I agree that Jesus' Torah observance could have been fairly represented in the 60s (and beyond) and this is, I think, precisely what Matt and Luke do. But I'd add that the key issue involved their qualifications to make assumptions quite explicit, something we don't find in the Markan passages I discuss.
On the problem of originating circumstances correlating with the perspective of the evangelist and assumptions correlating etc.: I agree in the abstract so to speak. But I would stress that the three key passages I chosen show such a pattern and that these passages a) cohere with Markan overall intentions o the law and b)both Matt and Luke make key changes. This is a crucial qualification I think that allows us to say something about Markan intention towards his tradition.

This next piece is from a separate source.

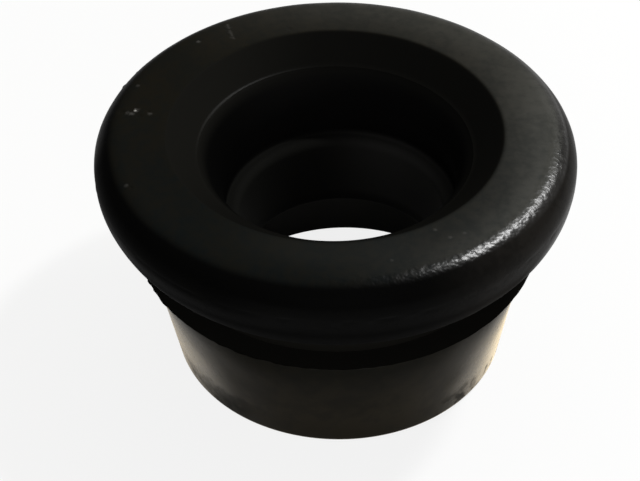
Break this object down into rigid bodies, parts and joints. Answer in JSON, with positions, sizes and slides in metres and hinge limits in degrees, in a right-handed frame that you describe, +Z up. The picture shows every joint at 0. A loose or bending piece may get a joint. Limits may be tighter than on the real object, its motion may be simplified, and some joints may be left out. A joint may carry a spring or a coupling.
{
  "type": "rubber grommet",
  "caption": "Push-in rubber grommet: round bulged flange, panel groove, tapered skirt and a stepped through-hole with a sloped lead-in.",
  "frame": {"origin": "centre of the skirt's foot, on the surface that the grommet stands on", "axes": "+Z up along the hole's axis, from the foot to the flange; the part is round, so X and Y are alike"},
  "size_m": [0.033, 0.033, 0.0183],
  "materials": {
    "rubber": "black moulded rubber with a fine matt grain, a little shinier on the skirt and along the flange's edge"
  },
  "bodies": {
    "root": {"grommet": "rubber"}
  },
  "joints": []
}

On Mark 7, it is possible people generalised about 'all the Jews' (cf the Aristeas example). Moreover, it is possible that Mark could generalise over against what his saw as a major practice of Judaism. Now whether this makes Mark's group or audience 'within' Judaism or not is tricky but I don't think tat is major point for my case. Instead, the issue is, I think, one of constructing Jesus still as a debater within the (constructed) boundaries of the law (the issue of identity in relation to 'Judaism' being a related but still different issue). I would add that the precision of detailed knowledge is undeniable I think (all the traditions about pots, kettles, beds etc are very precise and all known from early Judaism and it is Markan editorial work: so wouldn't this give us some indication of Markan perspective on the law?
Anyway, thanks again for the interaction with the book and I'll not doubt see you at SBL (esp. at a session on dating!).